Zamlar ve kriz konusunda da şunları söylemek istiyorum. Bildiğim kadarıyla zamları elimizden geldiğinde düşük tutmaya çalıştık. Biliyorum, yine çoğu okurumuzun hoşuna gitmeyen bir artış oldu fakat bu konuda ne yazık ki elimiz kolumuz bağlı. Krizin uzun sürmesinden dolayı artık olağan bir şey olması, krizin ilk günkü gerçeklerinin artık geçerli olmadığı anlamına gelmiyor. Eminim hepiniz farkındasınızdır, her hafta bir sürü şeye ufak ufak zamlar geliyor. Bu zamların yayıncılık sektöründe de gelmediğini sanmayın.
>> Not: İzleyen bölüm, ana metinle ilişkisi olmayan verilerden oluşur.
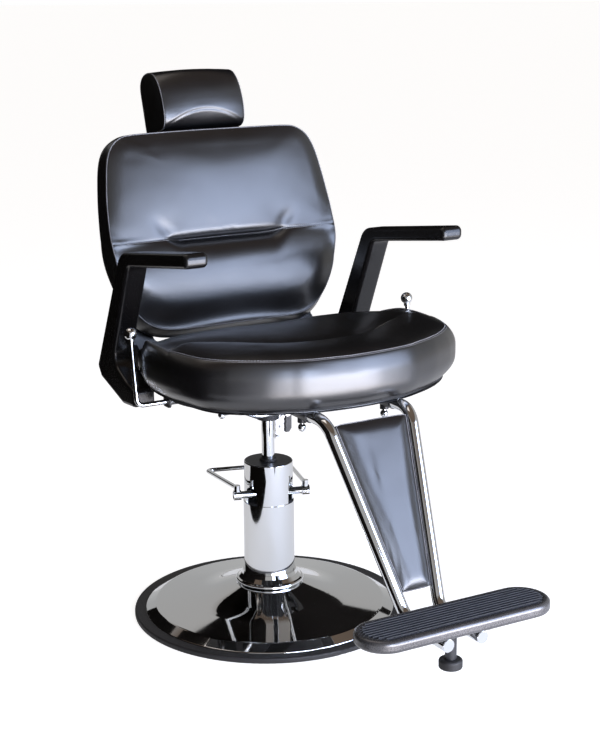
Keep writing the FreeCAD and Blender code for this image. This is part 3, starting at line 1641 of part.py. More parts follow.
def make_footrest():
    body = new_body("footrest")
    sketch = foot_outline(new_sketch(body, "XY_Plane", foot_bottom), as_size(0))
    block = pad(body, sketch, s.foot_height)
    rounded = round_edges(body, block, 8, flat_at(z_axis, foot_bottom, foot_top))
    body.Tip = rounded
    recess = foot_outline(new_sketch(body, "XY_Plane", foot_top), s.tread_inset)
    cut_through(body, recess, s.tread_depth, both_ways=False)
    finished(body, "footrest")


def make_footrest_tread():
    # A rubber mat in the recess, with ribs along the foot rest.
    body = new_body("footrest_tread")
    inset = s.tread_inset + s.clearance
    low = foot_top - s.tread_depth
    mat = foot_outline(new_sketch(body, "XY_Plane", low), inset)
    pad(body, mat, s.tread_depth - 1)
    radius = s.foot_depth / 2 - inset
    straight = s.foot_half - s.foot_depth / 2
    ribs = new_sketch(body, "XY_Plane", low + s.tread_depth - 1.2)
    for n in range(-4, 5):
        across = n * s.tread_pitch
        edge = as_size(abs(n)) * s.tread_pitch + s.tread_rib / 2
        reach = straight + root(radius * radius - edge * edge) - 3
        draw_lines(ribs, [
            (-reach, -foot_y + across - s.tread_rib / 2),
            (reach, -foot_y + across - s.tread_rib / 2),
            (reach, -foot_y + across + s.tread_rib / 2),
            (-reach, -foot_y + across + s.tread_rib / 2),
        ])
    pad(body, ribs, 2.4)
    finished(body, "footrest_tread")


def make_footrest_plate():
    # A plate on the leg tubes, with the peg that the foot rest stands on when it is lowered.
    half = s.leg_foot_x + s.leg_tube + 16
    at = (-half, -leg_toe + 2, foot_plate_bottom)
    size = (half * 2, leg_toe - foot_y + 32, s.foot_plate_wall)
    plate = box("footrest_plate_block", size, at)
    low = s.bumper_bottom + s.bumper_height - peg_socket
    peg = cylinder("stop_peg", s.peg_radius, foot_plate_bottom + 1 - low, (0, -foot_y + 8, low))
    finished(joined("footrest_plate", [plate, peg]), "footrest_plate")


def make_footrest_bolts():
    bolts = []
    across = s.leg_foot_x + s.leg_tube + 8
    for n, (side, end) in enumerate(((-1, -1), (-1, 1), (1, -1), (1, 1))):
        at = (side * across, -foot_y - 5 + end * 22, foot_plate_bottom - 4)
        bolts.append(hexagon_head("footrest_bolt_%d" % (n + 1), 6, 4, at))
    finished(group("footrest_bolts", bolts), "footrest_bolts")


def make_bumper():
    body = new_body("bumper", (0, -foot_y + 8, s.bumper_bottom))
    turned(body, [
        (0, 0),
        (s.bumper_radius, 0, 4),
        (s.bumper_radius, s.bumper_height, 5),
        (s.peg_radius, s.bumper_height),
        (s.peg_radius, s.bumper_height - peg_socket),
        (0, s.bumper_height - peg_socket),
    ])
    finished(body, "bumper")


make_floor_ring()
make_base_plate()
make_ballast()
make_column_tube()
make_base_collar()
make_column_sleeve()
make_column_cap()
make_wiper_seal()
make_pump_reservoir()
make_pump_cylinder()
make_pump_head()
make_pump_shaft()
make_shaft_clamps()
make_pump_loop()
make_plunger()
make_piston()
make_thrust_washer()
make_hub_nut()
make_swivel_hub()
make_seat_plate()
make_seat_frame()
make_hub_bolts()
make_arm_brackets()
make_seat_board()
make_seat_cushion()
make_arms()
make_back_cushion()
make_back_board()
make_back_frame()
make_pivot_bolts()
make_back_screws()
make_head_guide()
make_head_bar()
make_head_cushion()
make_lock_cylinder()
make_lock_rod()
make_recline_lever()
make_lever_knobs()
make_lever_brackets()
make_brake_plate()
make_brake_housing()
make_brake_bolts()
make_brake_lever()
make_leg_tubes()
make_leg_sockets()
make_socket_bar()
make_clamp_knobs()
make_calf_pad()
make_calf_board()
make_calf_straps()
make_footrest()
make_footrest_tread()
make_footrest_plate()
make_footrest_bolts()
make_bumper()

doc.recompute()

# Nothing is written unless every object is sound.
for thing in doc.Objects:
    if "Invalid" in thing.State or "Error" in thing.State:
        raise RuntimeError("%s (%s) failed: %s" % (thing.Name, thing.Label, thing.State))
for thing in sub_parts:
    if thing.Shape.isNull() or not thing.Shape.isValid():
        raise RuntimeError("%s has no sound shape" % thing.Label)

os.makedirs("parts", exist_ok=True)
for thing in sub_parts:
    thing.Shape.exportStep("parts/%s.step" % thing.Label)
    print("%-22s %2d solid(s), %10.0f mm3" % (thing.Label, len(thing.Shape.Solids), thing.Shape.Volume))
print("%d sub-parts written" % len(sub_parts))
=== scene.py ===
import bpy
import math
from mathutils import Matrix, Vector, noise
from mathutils.bvhtree import BVHTree
from mathutils.kdtree import KDTree


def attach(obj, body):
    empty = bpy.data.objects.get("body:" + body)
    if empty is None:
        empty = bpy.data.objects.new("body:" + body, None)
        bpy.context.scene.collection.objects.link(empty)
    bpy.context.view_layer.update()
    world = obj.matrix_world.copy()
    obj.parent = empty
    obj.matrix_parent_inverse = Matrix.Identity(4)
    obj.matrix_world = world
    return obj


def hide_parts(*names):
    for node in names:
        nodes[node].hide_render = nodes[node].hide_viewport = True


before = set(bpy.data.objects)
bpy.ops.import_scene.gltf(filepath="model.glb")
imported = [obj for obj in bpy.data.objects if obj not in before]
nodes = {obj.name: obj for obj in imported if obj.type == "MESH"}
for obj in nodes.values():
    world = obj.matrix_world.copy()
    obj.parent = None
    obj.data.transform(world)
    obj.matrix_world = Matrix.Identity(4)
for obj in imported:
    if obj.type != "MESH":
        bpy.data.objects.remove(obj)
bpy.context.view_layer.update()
scene = bpy.context.scene
print("frame loaded,", len(nodes), "nodes")


# Shader maths: a socket that takes part in Python expressions

class Sock:
    def __init__(self, tree, out):
        self.tree = tree
        self.out = out

    def math(self, operation, *others, clamp=False):
        node = self.tree.nodes.new("ShaderNodeMath")
        node.operation = operation
        node.use_clamp = clamp
        for slot, value in zip(node.inputs, (self,) + others):
            plug(self.tree, slot, value)
        return Sock(self.tree, node.outputs[0])

    def __add__(self, other):
        return self.math("ADD", other)

    def __sub__(self, other):
        return self.math("SUBTRACT", other)

    def __mul__(self, other):
        return self.math("MULTIPLY", other)

    def clamp(self):
        return self.math("ADD", 0.0, clamp=True)


def plug(tree, slot, value):
    if isinstance(value, Sock):
        tree.links.new(value.out, slot)
    else:
        slot.default_value = value


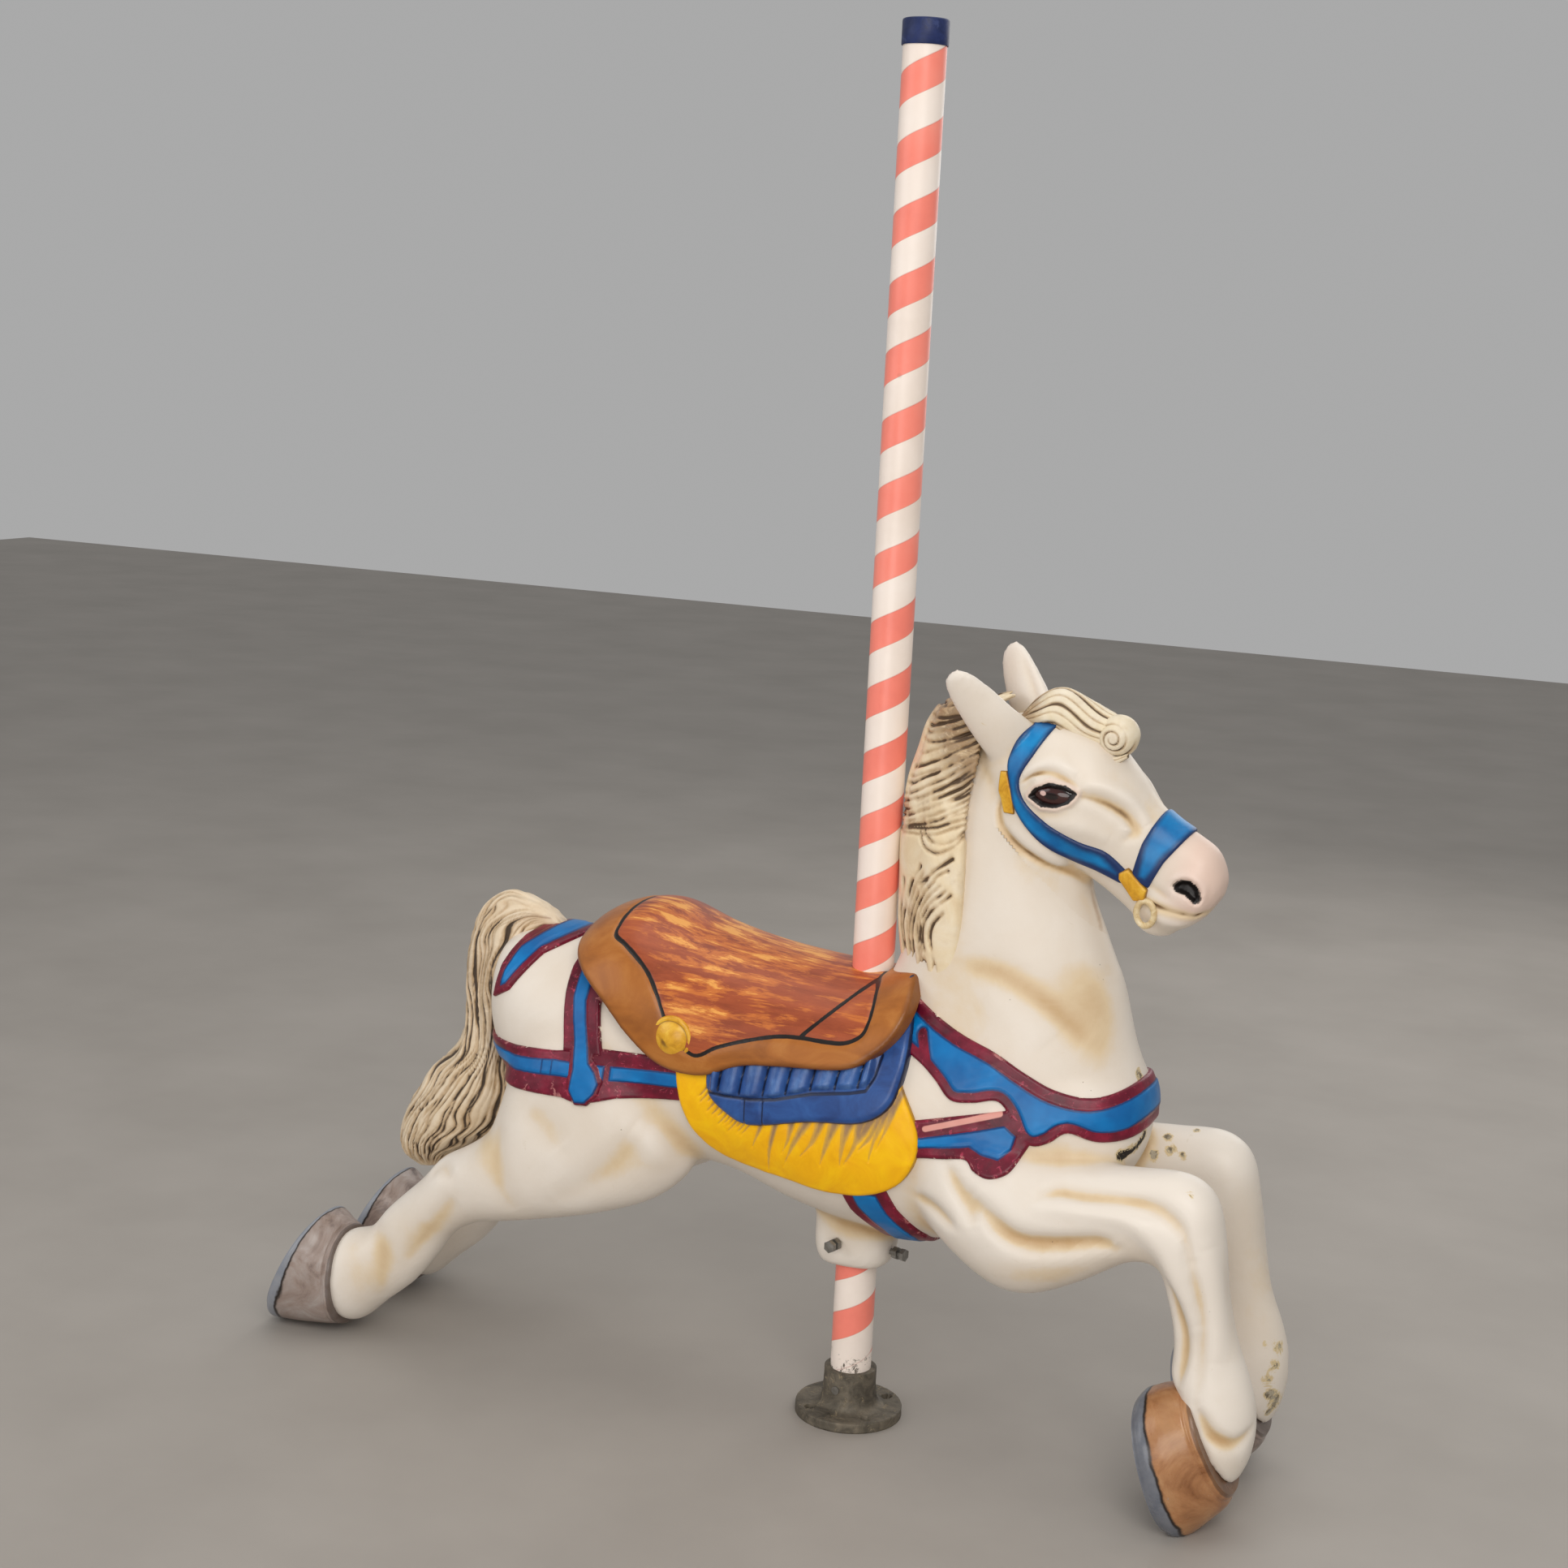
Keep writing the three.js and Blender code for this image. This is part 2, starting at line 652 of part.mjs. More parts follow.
const carousel = new THREE.Group();
carousel.name = 'carousel_horse';
carousel.add(part('horse', horse(), paint('#e9e0cc', 0.45)));
carousel.add(part('pole', pole(), paint('#f0a095', 0.4)));
carousel.add(part('pole_cap', poleCap(), paint('#1d3f86', 0.5)));
carousel.add(part('floor_flange', floorFlange(), paint('#4a4845', 0.7, 0.6)));
carousel.add(part('flange_set_screw', setScrew(), paint('#6b5a46', 0.6, 0.7)));
POLE_BOLTS.forEach((place, index) => {
  carousel.add(part(`pole_bolt_${index + 1}`, poleBolt(place), paint('#8c8c88', 0.4, 0.8)));
});

export default carousel;
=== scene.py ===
# A painted carousel horse on its striped pole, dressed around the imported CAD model.
# Lengths are written in millimetres and turned into metres as each mesh is made.
# Object frame: +X the horse's forward, +Y its left (far) side, +Z up, origin under the pole.
import math

import bpy
import numpy as np
from mathutils import Matrix, Vector


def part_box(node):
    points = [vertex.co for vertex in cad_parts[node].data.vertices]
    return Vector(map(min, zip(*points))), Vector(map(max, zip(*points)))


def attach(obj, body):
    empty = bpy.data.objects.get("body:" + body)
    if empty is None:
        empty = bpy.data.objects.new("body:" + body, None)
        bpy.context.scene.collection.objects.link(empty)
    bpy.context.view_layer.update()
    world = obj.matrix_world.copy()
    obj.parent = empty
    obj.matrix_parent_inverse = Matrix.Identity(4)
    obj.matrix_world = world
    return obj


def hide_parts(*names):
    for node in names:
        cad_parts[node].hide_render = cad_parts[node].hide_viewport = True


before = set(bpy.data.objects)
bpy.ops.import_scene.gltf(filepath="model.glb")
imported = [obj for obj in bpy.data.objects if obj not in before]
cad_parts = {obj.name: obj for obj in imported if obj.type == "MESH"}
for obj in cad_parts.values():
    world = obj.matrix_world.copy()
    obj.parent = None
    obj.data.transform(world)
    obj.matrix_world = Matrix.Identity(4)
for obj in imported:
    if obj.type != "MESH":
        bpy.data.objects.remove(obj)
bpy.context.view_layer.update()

MM = 0.001
# The grid that joins the horse's lofts into one skin.
VOXEL = 3.4
# The head is modelled straight, then tipped and turned about the poll by these degrees.
POLL = np.array([150.0, 0.0, 760.0])
HEAD_TIP = 6.0
HEAD_TURN = -5.0
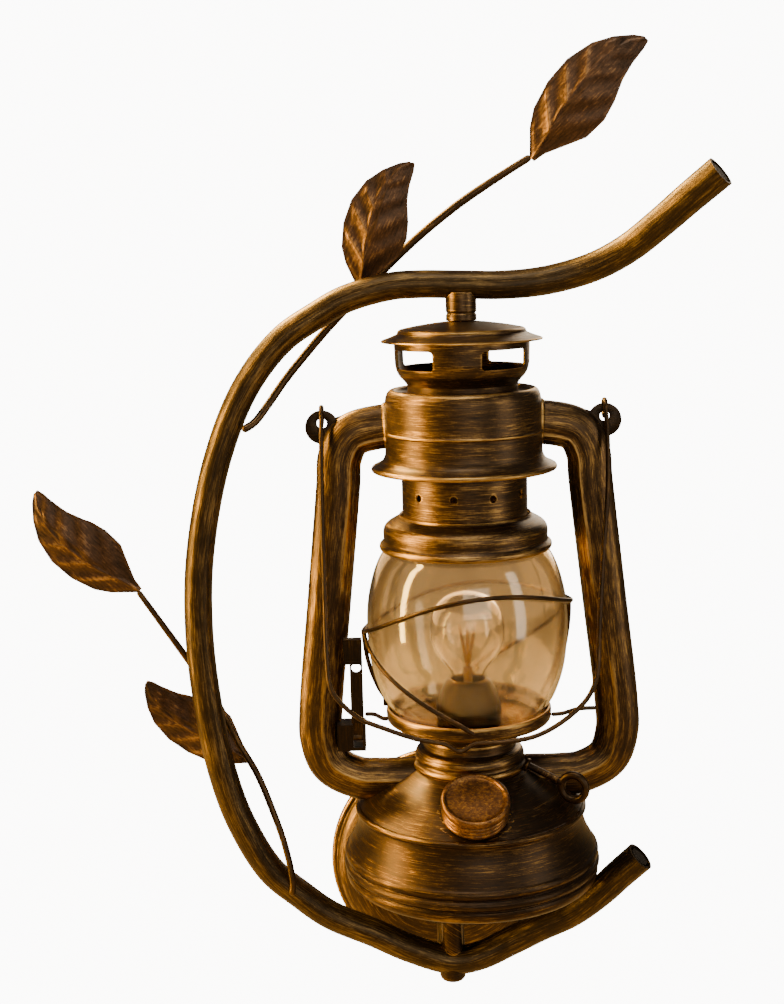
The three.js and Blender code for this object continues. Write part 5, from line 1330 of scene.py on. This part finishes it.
def make_stage():
    """A plain pale floor and an even pale backdrop. Only the room that the lamp mirrors
    is dimmer and warmer, so that its metal stays dark between the lights, and what shows
    through its glass is tan."""
    height = cad_box[0][2] - FLOOR_DROP
    corners = [(x * FLOOR_REACH, y * FLOOR_REACH, height) for x, y in ((-1, -1), (1, -1), (1, 1), (-1, 1))]
    mesh = new_mesh("floor", corners, [(0, 1, 2, 3)])
    floor = add_object(mesh, "floor")
    material, node, shader, link = new_material("pale_painted_floor")
    shader.inputs["Base Color"].default_value = linear(FLOOR_COLOUR)
    shader.inputs["Roughness"].default_value = FLOOR_ROUGHNESS
    glow = {"Color": linear(BACKDROP), "Strength": BACKDROP_STRENGTH}
    bright = node("ShaderNodeEmission", inputs=glow)["Emission"]
    seen = node("ShaderNodeLightPath")["Is Camera Ray"]
    surface = node("ShaderNodeMixShader", inputs={0: seen, 1: shader.outputs["BSDF"], 2: bright})["Shader"]
    link(surface, material.node_tree.nodes["Material Output"].inputs["Surface"])
    mesh.materials.append(material)

    world = bpy.data.worlds.new("studio")
    bpy.context.scene.world = world
    world.use_nodes = True
    node = partial(add_node, world.node_tree)
    rise = node("ShaderNodeSeparateXYZ", inputs={"Vector": node("ShaderNodeTexCoord")["Generated"]})["Z"]
    room = node("ShaderNodeValToRGB", inputs={"Fac": rise}, stops=ROOM_COLOURS)["Color"]
    backgrounds = []
    for colour, strength in ((room, ROOM_STRENGTH), (linear(BACKDROP), BACKDROP_STRENGTH),
                             (linear(BEHIND_GLASS), BEHIND_GLASS_STRENGTH)):
        glow = {"Color": colour, "Strength": strength}
        backgrounds.append(node("ShaderNodeBackground", inputs=glow)["Background"])
    dim, pale, through = backgrounds
    rays = node("ShaderNodeLightPath")
    mixed = node("ShaderNodeMixShader", inputs={0: rays["Is Transmission Ray"], 1: dim, 2: through})["Shader"]
    mixed = node("ShaderNodeMixShader", inputs={0: rays["Is Camera Ray"], 1: mixed, 2: pale})["Shader"]
    world.node_tree.links.new(mixed, world.node_tree.nodes["World Output"].inputs["Surface"])


# Soft lights: place and size in metres, power in watts, and colour
LIGHTS = {
    "key": ((-1.2, -0.3, 0.5), (0.16, 1.5), 78, "#ffc766"),
    "right_fill": ((1.15, -0.75, 0.4), (0.3, 1.2), 7.0, "#ffeccf"),
    "front_fill": ((0.2, -1.3, 0.45), (0.7, 0.5), 4.0, "#ffeed6"),
    "upper_key": ((-0.7, 0.5, 1.15), (0.4, 0.4), 95, "#ffcc70"),
    "top_fill": ((0.0, -0.45, 1.3), (0.5, 0.4), 7.0, "#fff0d8"),
    "back_fill": ((0.5, 1.2, 0.6), (0.5, 1.0), 6, "#ffe8c8"),
}
LIT_HEIGHT = 0.17             # of the point that the lights face, in metres

CAMERA_PLACE = (-23.2, -767.4, 320.0)
CAMERA_PITCH, CAMERA_ROLL, CAMERA_LENS, CAMERA_SENSOR = 9.6, 1.56, 54.75, 36.0


def make_camera():
    lens = bpy.data.cameras.new("camera")
    lens.lens = CAMERA_LENS
    lens.sensor_fit = "VERTICAL"
    lens.sensor_height = CAMERA_SENSOR
    lens.clip_start = 0.01
    camera = add_object(lens, "camera")
    camera.location = Vector(CAMERA_PLACE) * MM
    pitch = Matrix.Rotation(math.radians(90 - CAMERA_PITCH), 4, "X")
    roll = Matrix.Rotation(math.radians(-CAMERA_ROLL), 4, "Z")
    camera.rotation_euler = (pitch @ roll).to_euler()
    bpy.context.scene.camera = camera


make_stage()
for name, (place, size, power, colour) in LIGHTS.items():
    area_light(name, place, (LAMP.x * MM, LAMP.y * MM, LIT_HEIGHT), size, power, colour)
make_camera()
Birçok şeyi, onları söyleme haddim olmadığı için söylemiyorum zira ben sadece bir editörüm. Fakat çoğunuz basılan kitapları takip eden insanlarsınız. Birçok yayınevinin bundan bir sene önce, atıyorum nisan ayında, mayıs ayında bastığı kitap sayısıyla bu sene bu aylarda bastıkları kitapları bir karşılaştırmanızı tavsiye ederim. Normalde ayda 20 kitap çıkaran bazı yayınevlerinin kimi aylar bir tane bile kitap çıkarmadığını dile getiren kimseyi görmedim. Gözünüzden kaçtığını varsayıyorum. Daha küçük çaplı yayın yapan bazı yayınevlerinin son kitaplarına bakın, lütfen. En son ne zaman yayın yaptıklarına.
Şunun altını çizerek tekrar etmek istiyorum. Kriz ortamının olağanlaşmış olması, krizin etkilerinin azaldığı anlamına gelmiyor. Kriz gerçeği, doların katlandığı ilk günkü kadar gerçek ve bundan nasibini almayan hiçbir yayınevi duymadım. En büyük yayınevleri bile bu konuda önlem almak zorunda kaldı. Bu durumu değerlendirirken lütfen bu bağlamı da göz önüne alın.